RE equities performance to remain stock specific

Real estate equities recovered by the end of Nov-2020 along with broader markets from the lows of Mar-2020, as global equities witnessed a massive sell-off driven by the impact of Covid-19. The Refinitiv GCC Real Estate Total Return Index declined by 31.6% from Jan-2020 to 23 Mar-2020, but more than recovered YTD, ending marginally up by the end of Nov-2020. Real estate equities in Abu Dhabi (+38.1%) and Qatar (+15.9%) were top performers, while real estate indices in Kuwait and Dubai underperformed.
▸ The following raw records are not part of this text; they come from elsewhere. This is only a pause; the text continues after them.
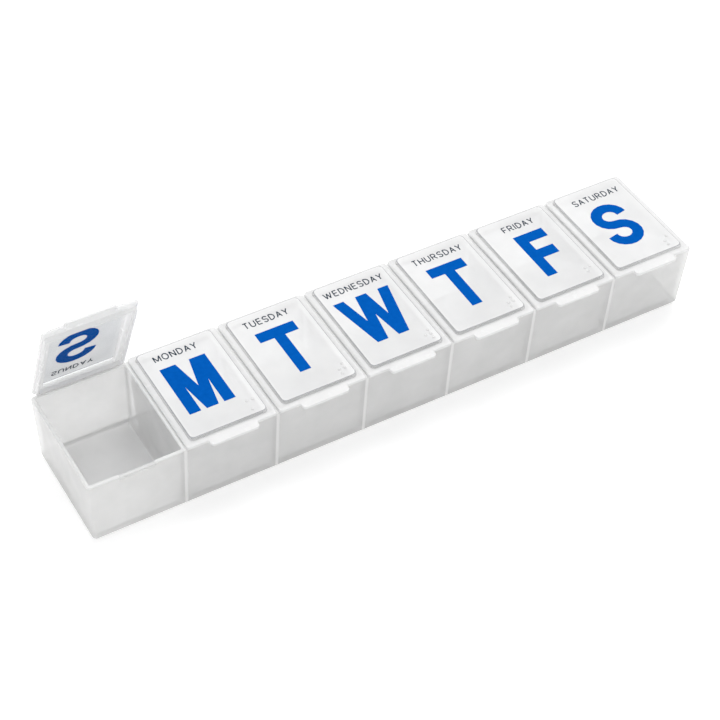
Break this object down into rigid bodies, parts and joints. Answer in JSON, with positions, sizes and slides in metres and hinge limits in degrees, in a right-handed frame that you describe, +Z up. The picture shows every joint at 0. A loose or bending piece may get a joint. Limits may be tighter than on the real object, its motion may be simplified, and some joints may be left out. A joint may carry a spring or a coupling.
{
  "type": "pill organizer",
  "caption": "Long shallow drafted tray divided into a row of small compartments, each with its own snap-down lid on a living hinge, marked with the day of the week.",
  "frame": {"origin": "centre of the tray's flat base", "axes": "+X along the row of compartments from Sunday to Saturday, -Y towards the thumb tabs, +Z up"},
  "size_m": [0.2814, 0.059, 0.0866],
  "materials": {
    "tray_plastic": "frosted translucent polypropylene",
    "lid_plastic": "clear-white satin polypropylene",
    "blue_ink": "printed ink, blue",
    "grey_ink": "printed ink, dark slate"
  },
  "bodies": {
    "tray": {"tray": "tray_plastic", "divider_1": "tray_plastic", "divider_2": "tray_plastic", "divider_3": "tray_plastic", "divider_4": "tray_plastic", "divider_5": "tray_plastic", "divider_6": "tray_plastic", "hinge_sunday": "tray_plastic", "hinge_monday": "tray_plastic", "hinge_tuesday": "tray_plastic", "hinge_wednesday": "tray_plastic", "hinge_thursday": "tray_plastic", "hinge_friday": "tray_plastic", "hinge_saturday": "tray_plastic"},
    "lid_sunday": {"lid_sunday": "lid_plastic", "letter_sunday": "blue_ink", "name_sunday": "grey_ink"},
    "lid_monday": {"lid_monday": "lid_plastic", "letter_monday": "blue_ink", "name_monday": "grey_ink"},
    "lid_tuesday": {"lid_tuesday": "lid_plastic", "letter_tuesday": "blue_ink", "name_tuesday": "grey_ink"},
    "lid_wednesday": {"lid_wednesday": "lid_plastic", "letter_wednesday": "blue_ink", "name_wednesday": "grey_ink"},
    "lid_thursday": {"lid_thursday": "lid_plastic", "letter_thursday": "blue_ink", "name_thursday": "grey_ink"},
    "lid_friday": {"lid_friday": "lid_plastic", "letter_friday": "blue_ink", "name_friday": "grey_ink"},
    "lid_saturday": {"lid_saturday": "lid_plastic", "letter_saturday": "blue_ink", "name_saturday": "grey_ink"}
  },
  "joints": [
    {"name": "sunday_hinge", "type": "hinge", "parent": "tray", "child": "lid_sunday", "pos_m": [-0.12, 0.02695, 0.0331], "axis": [-1, 0, 0], "range_deg": [-68, 112], "deforming": ["hinge_sunday"]},
    {"name": "monday_hinge", "type": "hinge", "parent": "tray", "child": "lid_monday", "pos_m": [-0.08, 0.02695, 0.0331], "axis": [-1, 0, 0], "range_deg": [0, 180], "deforming": ["hinge_monday"]},
    {"name": "tuesday_hinge", "type": "hinge", "parent": "tray", "child": "lid_tuesday", "pos_m": [-0.04, 0.02695, 0.0331], "axis": [-1, 0, 0], "range_deg": [0, 180], "deforming": ["hinge_tuesday"]},
    {"name": "wednesday_hinge", "type": "hinge", "parent": "tray", "child": "lid_wednesday", "pos_m": [0, 0.02695, 0.0331], "axis": [-1, 0, 0], "range_deg": [0, 180], "deforming": ["hinge_wednesday"]},
    {"name": "thursday_hinge", "type": "hinge", "parent": "tray", "child": "lid_thursday", "pos_m": [0.04, 0.02695, 0.0331], "axis": [-1, 0, 0], "range_deg": [0, 180], "deforming": ["hinge_thursday"]},
    {"name": "friday_hinge", "type": "hinge", "parent": "tray", "child": "lid_friday", "pos_m": [0.08, 0.02695, 0.0331], "axis": [-1, 0, 0], "range_deg": [0, 180], "deforming": ["hinge_friday"]},
    {"name": "saturday_hinge", "type": "hinge", "parent": "tray", "child": "lid_saturday", "pos_m": [0.12, 0.02695, 0.0331], "axis": [-1, 0, 0], "range_deg": [0, 180], "deforming": ["hinge_saturday"]}
  ]
}
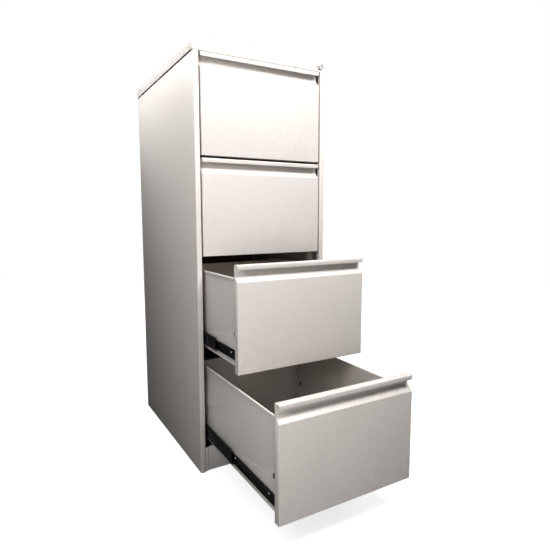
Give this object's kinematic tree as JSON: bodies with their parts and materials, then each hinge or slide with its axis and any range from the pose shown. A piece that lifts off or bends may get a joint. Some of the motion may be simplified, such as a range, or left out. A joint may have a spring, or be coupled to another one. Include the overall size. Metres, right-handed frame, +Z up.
{
  "type": "metal filing cabinet",
  "caption": "Upright sheet-steel filing cabinet with full-width pull drawers on telescopic ball slides and a cam lock that bars every drawer.",
  "frame": {"origin": "on the floor, at the middle of the cabinet's footprint, on the underside of the base pan", "axes": "+Z up, +X to the right of a person facing the drawers, and the drawers open towards -Y; the two lower drawers are stored partly open"},
  "size_m": [0.47, 1.0575, 1.32],
  "materials": {
    "off_white_powder_coat": "satin, finely textured powder coat",
    "black_slide_steel": "black, semi-gloss",
    "zinc_plated_steel": "zinc plated",
    "lock_chrome": "polished"
  },
  "bodies": {
    "carcass": {"back_panel": "off_white_powder_coat", "base_pan": "off_white_powder_coat", "front_upright_left": "off_white_powder_coat", "front_upright_right": "off_white_powder_coat", "lock_bar_guide_1": "zinc_plated_steel", "lock_bar_guide_2": "zinc_plated_steel", "lock_barrel": "lock_chrome", "plinth_rail": "off_white_powder_coat", "rear_upright_left": "off_white_powder_coat", "rear_upright_right": "off_white_powder_coat", "side_panel_left": "off_white_powder_coat", "side_panel_right": "off_white_powder_coat", "slide_1_outer_left": "black_slide_steel", "slide_1_outer_right": "black_slide_steel", "slide_2_outer_left": "black_slide_steel", "slide_2_outer_right": "black_slide_steel", "slide_3_outer_left": "black_slide_steel", "slide_3_outer_right": "black_slide_steel", "slide_4_outer_left": "black_slide_steel", "slide_4_outer_right": "black_slide_steel", "top_cap": "off_white_powder_coat"},
    "lock_plug": {"lock_plug": "lock_chrome", "lock_cam": "zinc_plated_steel"},
    "lock_bar": {"lock_bar": "zinc_plated_steel", "lock_finger_1": "zinc_plated_steel", "lock_finger_2": "zinc_plated_steel", "lock_finger_3": "zinc_plated_steel", "lock_finger_4": "zinc_plated_steel"},
    "drawer_1": {"drawer_1_back": "off_white_powder_coat", "drawer_1_front": "off_white_powder_coat", "drawer_1_liner": "off_white_powder_coat", "drawer_1_tray": "off_white_powder_coat", "slide_1_inner_left": "black_slide_steel", "slide_1_inner_right": "black_slide_steel"},
    "drawer_1_middle_slides": {"slide_1_middle_left": "black_slide_steel", "slide_1_middle_right": "black_slide_steel"},
    "drawer_2": {"drawer_2_back": "off_white_powder_coat", "drawer_2_front": "off_white_powder_coat", "drawer_2_liner": "off_white_powder_coat", "drawer_2_tray": "off_white_powder_coat", "slide_2_inner_left": "black_slide_steel", "slide_2_inner_right": "black_slide_steel"},
    "drawer_2_middle_slides": {"slide_2_middle_left": "black_slide_steel", "slide_2_middle_right": "black_slide_steel"},
    "drawer_3": {"drawer_3_back": "off_white_powder_coat", "drawer_3_front": "off_white_powder_coat", "drawer_3_liner": "off_white_powder_coat", "drawer_3_tray": "off_white_powder_coat", "slide_3_inner_left": "black_slide_steel", "slide_3_inner_right": "black_slide_steel"},
    "drawer_3_middle_slides": {"slide_3_middle_left": "black_slide_steel", "slide_3_middle_right": "black_slide_steel"},
    "drawer_4": {"drawer_4_back": "off_white_powder_coat", "drawer_4_front": "off_white_powder_coat", "drawer_4_liner": "off_white_powder_coat", "drawer_4_tray": "off_white_powder_coat", "slide_4_inner_left": "black_slide_steel", "slide_4_inner_right": "black_slide_steel"},
    "drawer_4_middle_slides": {"slide_4_middle_left": "black_slide_steel", "slide_4_middle_right": "black_slide_steel"}
  },
  "joints": [
    {"name": "lock_turn", "type": "hinge", "parent": "carcass", "child": "lock_plug", "pos_m": [0.215, -0.29, 1.302], "axis": [0, 1, 0], "range_deg": [0, 90]},
    {"name": "lock_bar_slide", "type": "slide", "parent": "carcass", "child": "lock_bar", "axis": [0, 0, -1], "range_m": [0, 0.01414]},
    {"name": "drawer_1_slide", "type": "slide", "parent": "carcass", "child": "drawer_1", "axis": [0, -1, 0], "range_m": [0, 0.5]},
    {"name": "drawer_1_middle_slide", "type": "slide", "parent": "carcass", "child": "drawer_1_middle_slides", "axis": [0, -1, 0], "range_m": [0, 0.25]},
    {"name": "drawer_2_slide", "type": "slide", "parent": "carcass", "child": "drawer_2", "axis": [0, -1, 0], "range_m": [0, 0.5]},
    {"name": "drawer_2_middle_slide", "type": "slide", "parent": "carcass", "child": "drawer_2_middle_slides", "axis": [0, -1, 0], "range_m": [0, 0.25]},
    {"name": "drawer_3_slide", "type": "slide", "parent": "carcass", "child": "drawer_3", "axis": [0, -1, 0], "range_m": [-0.229, 0.271]},
    {"name": "drawer_3_middle_slide", "type": "slide", "parent": "carcass", "child": "drawer_3_middle_slides", "axis": [0, -1, 0], "range_m": [-0.1145, 0.1355]},
    {"name": "drawer_4_slide", "type": "slide", "parent": "carcass", "child": "drawer_4", "axis": [0, -1, 0], "range_m": [-0.436, 0.064]},
    {"name": "drawer_4_middle_slide", "type": "slide", "parent": "carcass", "child": "drawer_4_middle_slides", "axis": [0, -1, 0], "range_m": [-0.218, 0.032]}
  ],
  "couplings": [
    {"joint": "lock_bar_slide", "follows": "lock_turn", "m_per_rad": 0.0090032},
    {"joint": "drawer_1_middle_slide", "follows": "drawer_1_slide", "ratio": 0.5},
    {"joint": "drawer_2_middle_slide", "follows": "drawer_2_slide", "ratio": 0.5},
    {"joint": "drawer_3_middle_slide", "follows": "drawer_3_slide", "ratio": 0.5},
    {"joint": "drawer_4_middle_slide", "follows": "drawer_4_slide", "ratio": 0.5}
  ]
}
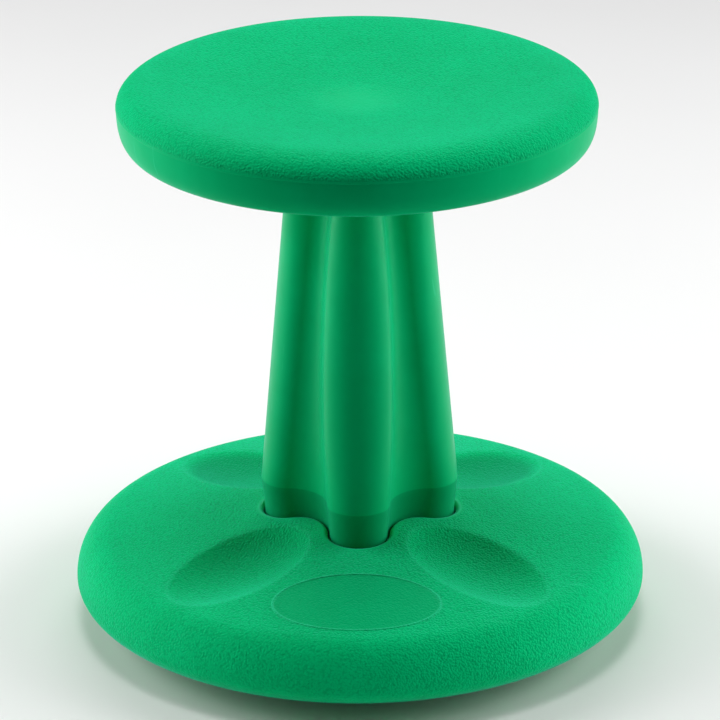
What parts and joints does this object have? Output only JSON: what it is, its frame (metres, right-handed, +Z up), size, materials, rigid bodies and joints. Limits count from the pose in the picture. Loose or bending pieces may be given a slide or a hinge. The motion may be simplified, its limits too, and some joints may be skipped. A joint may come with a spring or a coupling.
{
  "type": "wobble stool",
  "caption": "Backless child's stool: a round dished seat on a lobed, fluted column in a wide round base whose shallow domed underside rocks on the floor and rights itself.",
  "frame": {"origin": "centre of the flat landing on the underside of the base, on the floor", "axes": "+Z up along the stool's axis; -Y is the front, the side of the blank oval outline on the base; a column lobe points along each of +X, -X, +Y and -Y"},
  "size_m": [0.3636, 0.3636, 0.3556],
  "materials": {
    "seat_plastic": "saturated green, fine leather grain on top, smooth below the parting line",
    "column_plastic": "saturated green, smooth with a soft sheen",
    "base_plastic": "saturated green, fine leather grain on top, smooth rim",
    "insert_brass": "turned and grooved",
    "washer_steel": "zinc plated",
    "screw_steel": "zinc plated"
  },
  "bodies": {
    "root": {"seat_shell": "seat_plastic", "seat_inserts": "insert_brass", "column": "column_plastic", "seat_washers": "washer_steel", "seat_screws": "screw_steel", "base_shell": "base_plastic", "column_inserts": "insert_brass", "base_washers": "washer_steel", "base_screws": "screw_steel"}
  },
  "joints": []
}
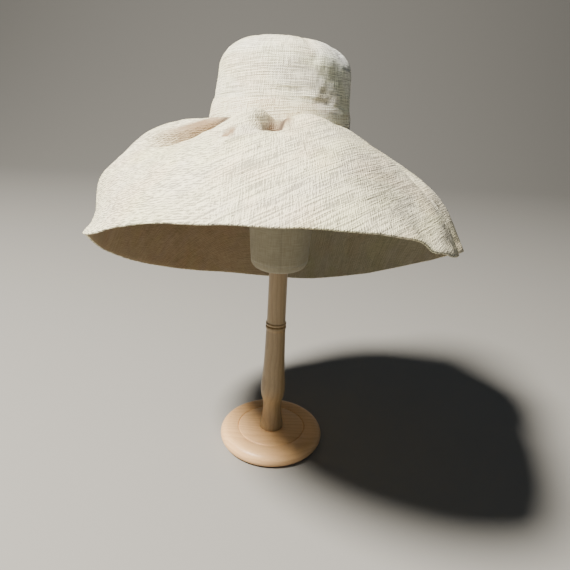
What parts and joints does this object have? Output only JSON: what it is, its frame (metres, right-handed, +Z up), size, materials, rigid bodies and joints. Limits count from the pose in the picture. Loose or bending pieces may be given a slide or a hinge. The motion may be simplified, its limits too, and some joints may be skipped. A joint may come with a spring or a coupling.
{
  "type": "wide-brim straw hat on a wooden hat stand",
  "caption": "Soft straw sun hat with a rounded bucket crown and a very wide drooping brim, pleated at the front of the crown, resting on a cloth-covered form on a turned wooden stand.",
  "frame": {"origin": "middle of the underside of the stand's base, on the post's axis", "axes": "+Z up along the post, -Y towards the front of the hat, +X to the viewer's right"},
  "size_m": [0.4779, 0.5001, 0.5885],
  "materials": {
    "straw": "matte woven straw",
    "form_cloth": "smooth woven cloth",
    "post_wood": "satin varnish",
    "base_wood": "satin varnish"
  },
  "bodies": {
    "root": {"crown": "straw", "crown_band": "straw", "brim": "straw", "form": "form_cloth", "post_upper": "post_wood", "post_lower": "post_wood", "base": "base_wood"}
  },
  "joints": []
}
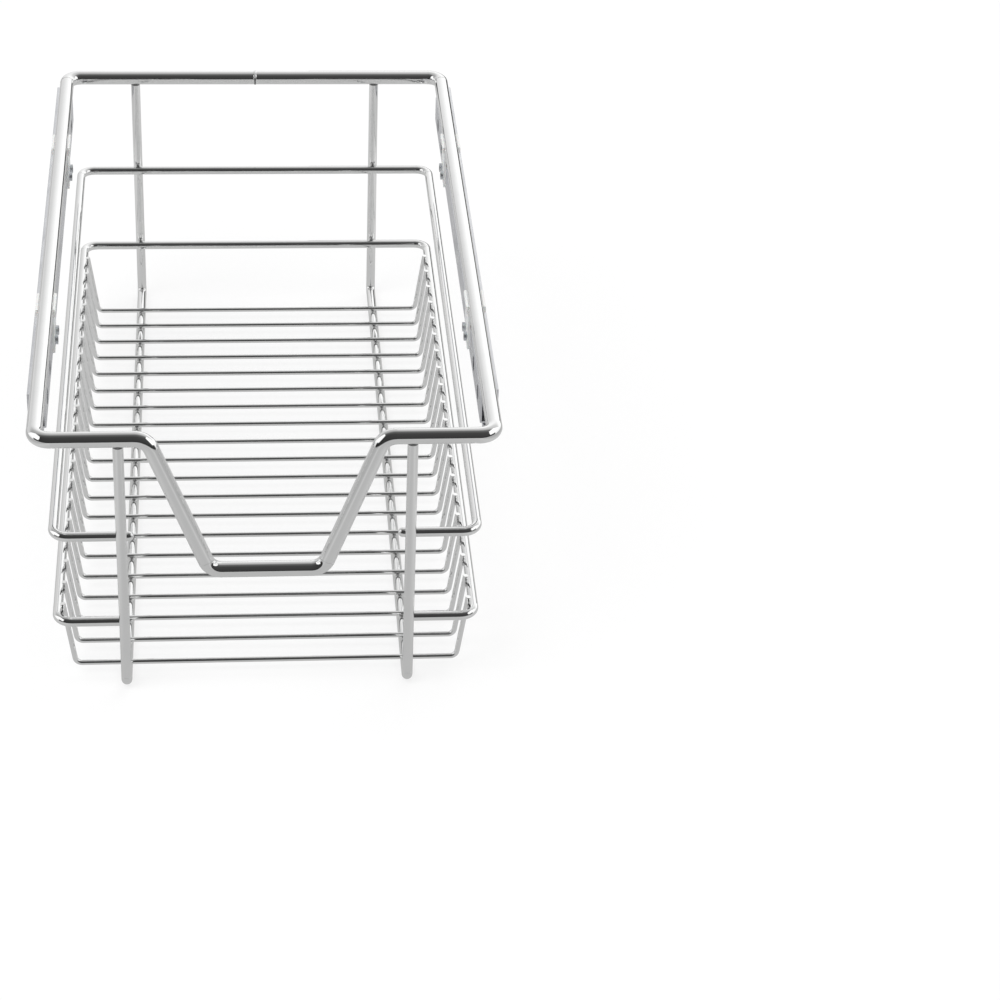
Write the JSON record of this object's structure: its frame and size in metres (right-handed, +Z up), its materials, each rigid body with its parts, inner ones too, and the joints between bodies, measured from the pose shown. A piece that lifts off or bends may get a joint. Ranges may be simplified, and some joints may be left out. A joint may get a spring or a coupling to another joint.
{
  "type": "pull-out cabinet basket",
  "caption": "Chrome wire basket with a thick rim that dips at the front, two rails and a floor of cross wires, hung on ball-bearing side runners so that it pulls out of a narrow base cabinet.",
  "frame": {"origin": "under the middle of the basket, on the plane of the undersides of the two support rods", "axes": "+X to the right as seen by someone who faces the cabinet, +Y into the cabinet, +Z up; the basket pulls out along -Y"},
  "size_m": [0.264, 0.4693, 0.171],
  "materials": {
    "chrome_rod": "bright chrome plate on steel rod",
    "runner_steel": "bright zinc plate on sheet steel",
    "cage_steel": "plain rolled strip",
    "ball_steel": "polished bearing steel",
    "bumper_rubber": "black moulded rubber",
    "clip_plastic": "white moulded plastic, lightly matt",
    "screw_steel": "bright zinc plate"
  },
  "bodies": {
    "cabinet_rails": {"cabinet_rail_left": "runner_steel", "cabinet_rail_right": "runner_steel", "rear_bumper_left": "bumper_rubber", "rear_bumper_right": "bumper_rubber"},
    "basket": {"top_rim": "chrome_rod", "mid_rail": "chrome_rod", "lower_rail": "chrome_rod", "support_frame_left": "chrome_rod", "support_frame_right": "chrome_rod", "cross_wire_01": "chrome_rod", "cross_wire_02": "chrome_rod", "cross_wire_03": "chrome_rod", "cross_wire_04": "chrome_rod", "cross_wire_05": "chrome_rod", "cross_wire_06": "chrome_rod", "cross_wire_07": "chrome_rod", "cross_wire_08": "chrome_rod", "cross_wire_09": "chrome_rod", "cross_wire_10": "chrome_rod", "cross_wire_11": "chrome_rod", "cross_wire_12": "chrome_rod", "cross_wire_13": "chrome_rod", "cross_wire_14": "chrome_rod", "cross_wire_15": "chrome_rod", "cross_wire_16": "chrome_rod", "cross_wire_17": "chrome_rod", "cross_wire_18": "chrome_rod", "cross_wire_19": "chrome_rod", "cross_wire_20": "chrome_rod", "drawer_rail_left": "runner_steel", "drawer_rail_right": "runner_steel", "front_clip_left": "clip_plastic", "rear_clip_left": "clip_plastic", "front_clip_right": "clip_plastic", "rear_clip_right": "clip_plastic", "clip_screws_left": "screw_steel", "clip_screws_right": "screw_steel"},
    "ball_cage_left": {"upper_ball_cage_left": "cage_steel", "lower_ball_cage_left": "cage_steel", "bearing_balls_left": "ball_steel"},
    "ball_cage_right": {"upper_ball_cage_right": "cage_steel", "lower_ball_cage_right": "cage_steel", "bearing_balls_right": "ball_steel"}
  },
  "joints": [
    {"name": "basket_slide", "type": "slide", "parent": "cabinet_rails", "child": "basket", "axis": [0, -1, 0], "range_m": [0, 0.3]},
    {"name": "left_cage_roll", "type": "slide", "parent": "cabinet_rails", "child": "ball_cage_left", "axis": [0, -1, 0], "range_m": [0, 0.15]},
    {"name": "right_cage_roll", "type": "slide", "parent": "cabinet_rails", "child": "ball_cage_right", "axis": [0, -1, 0], "range_m": [0, 0.15]}
  ],
  "couplings": [
    {"joint": "left_cage_roll", "follows": "basket_slide", "ratio": 0.5},
    {"joint": "right_cage_roll", "follows": "basket_slide", "ratio": 0.5}
  ]
}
Regional equity indices linked to real estate did witness sharp index moves, but in most cases, the performance was driven by stock-specific large cap names that single-handedly impacted the sectoral index. The YTD performance of the RE index in Abu Dhabi was buoyed by a 40.1% rally in the share price of Aldar. Developers in the region are reconsidering certain key projects in the light of the current weak demand environment and making supply-side adjustments, which should help in providing cyclical stability for the sector. We therefore expect performance to continue to remain stock specific for RE linked securities, as the market focuses on project IRRs and cashflow visibility, Over the medium-term, a re-rating of the sector would depend on the demand outlook, which would need to improve from aforementioned structural adjustments.